Migration  
  Paulo C. Chagas Migration, Elektronische Musik (1995-96)
24’20’’
Kompositionsauftrag des WDR
Realisation: Paulo C. Chagas, Markus Haßler, Volker Müller
Uraufführung: Köln 26.06.1998
Paulo C. Chagas, geb. 1953 in Salvador (Bahia), Brasilien; studierte Komposition an der Universität von São Paulo, Brasilien, am Conservatoire Royal de Musique de Liège, Belgien, und an der Hochschule für Musik Köln. Promotion in Musikwissenschaft an der Universität Liège. Lebt seit 1982 in Köln; von 1990 bis 1999 Klangregisseur im Studio für Elektronische Musik des WDR Köln.
Chagas hat eine Professur für Komposition an der University of California Riverside inne.
   
 

Migration ist ein Begriff, der heutzutage unser soziales Leben und philosophisches Denken entscheidend prägt und es zugleich verändert. In der Komposition wird die Idee von Migration in erster Linie durch die Verwandlung der Klanggestalt ausgedrückt. Grundlage des Stückes ist die Erzählung des argentinischen Schriftstellers Jorge Luis Borges Die Bibliothek von Babel (1941). Der Text wurde in vier Sprachen - Deutsch, Spanisch, Englisch und Französisch – mit jeweils einer weiblichen und einer männlichen Stimme aufgenommen. Daraus wurden Sätze und Worte ausgewählt, die sich als roter Faden durch das gesamte Stück ziehen. Die Textaufnahmen wurden durch digitale Prozesse von Analyse und Synthese modifiziert. Das übrige Klangmaterial stammt aus Klavieraufnahmen. Es sind keine einzelnen Klänge, sondern musikalische Strukturen, die mit Computeralgorithmen komponiert wurden, und zusätzlich Klänge, die innerhalb des Klaviers produziert wurden. Zwischen diesen beiden Polen – den Sprach- und Klavierklängen – entwickeln sich Prozesse von Klangmigrationen auf unterschiedlichen Ebenen. Es entstehen neue Klangobjekte; man hat den Eindruck, dass es sich um Klangmutationen oder Klangmigrationen handelt.

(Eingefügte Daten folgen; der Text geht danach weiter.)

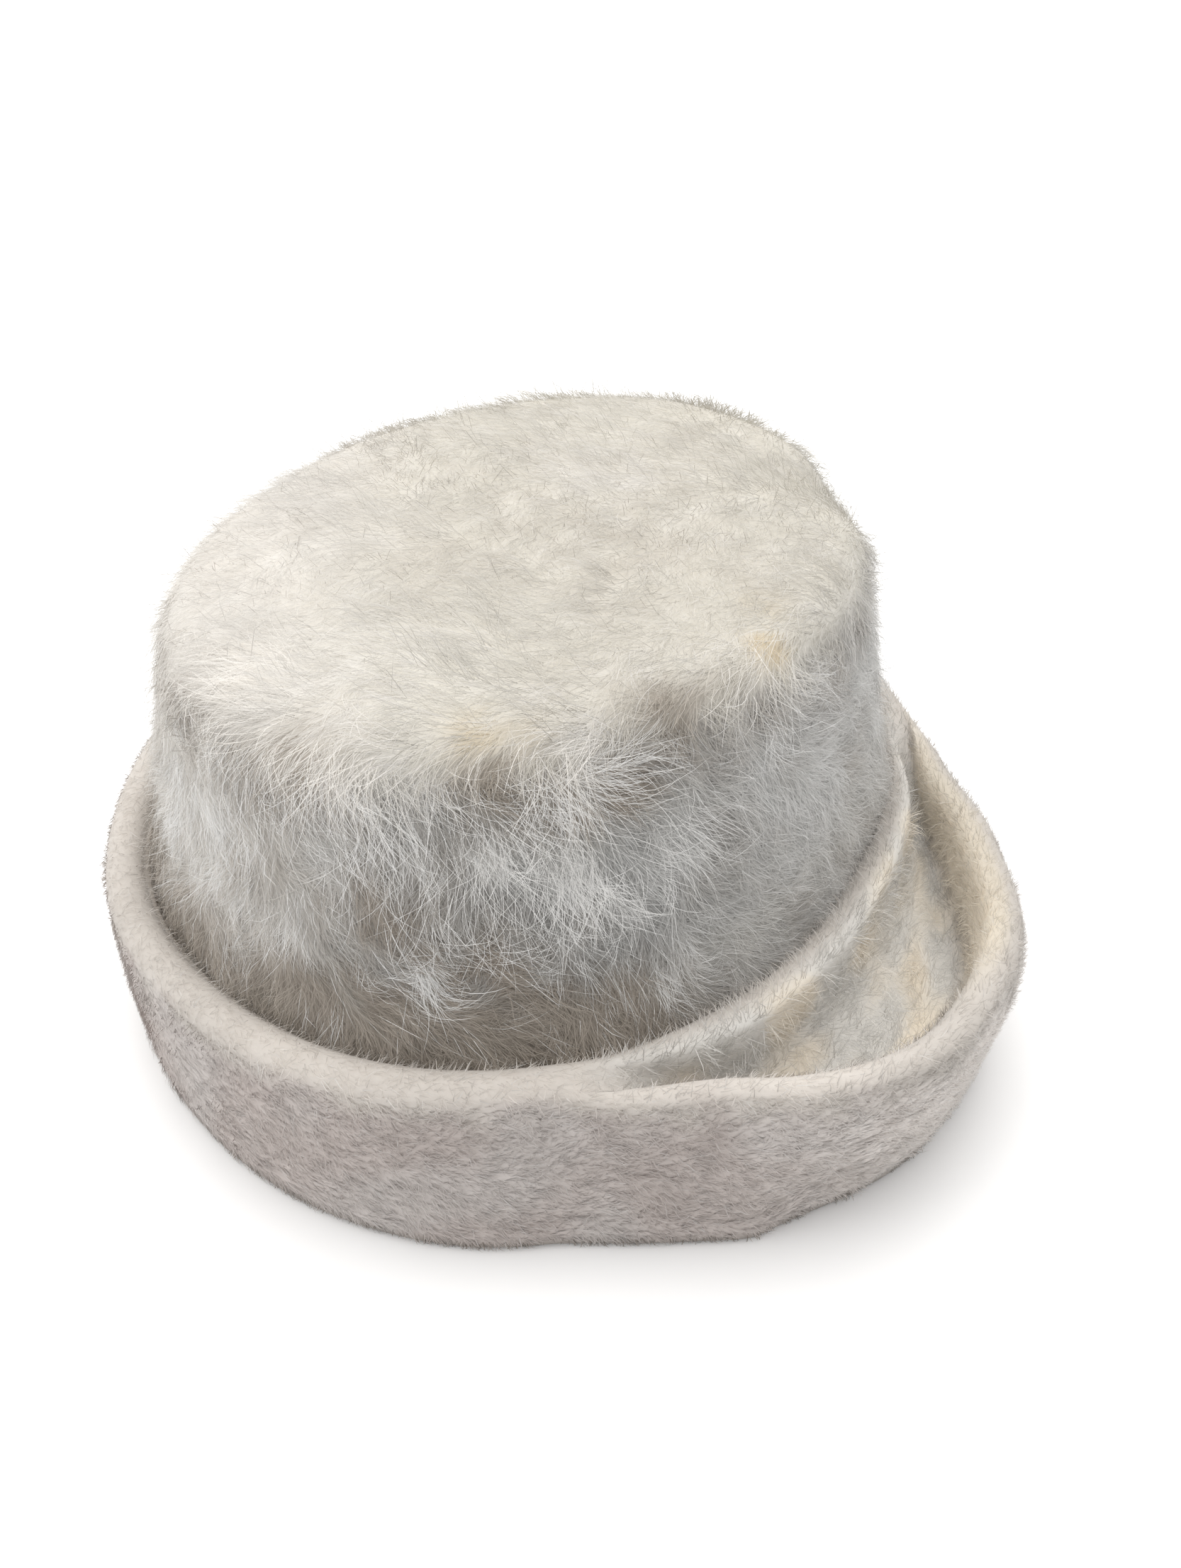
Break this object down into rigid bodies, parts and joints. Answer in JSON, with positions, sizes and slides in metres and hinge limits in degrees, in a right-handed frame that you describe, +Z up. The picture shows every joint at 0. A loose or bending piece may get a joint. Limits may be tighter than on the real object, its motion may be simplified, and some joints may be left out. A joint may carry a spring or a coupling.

Der Klangraum spielt eine entscheidende Rolle in der Komposition. „Migration“ bezieht die im Studio in der Annostraße besondere Raumsituation mit dem Kranz aus 12 Lautsprechern zum ersten mal bewusst als Parameter in die Komposition ein: Somit ist mit dieser ersten 12kanaligen Komposition ein vorläufiger kompositionsgeschichtlicher Höhepunkt in der Geschichte des Studios für Elektronische Musik des WDR erreicht. Migration ist die einzige rein elektronische Komposition, die in den 90er Jahren produziert wurde.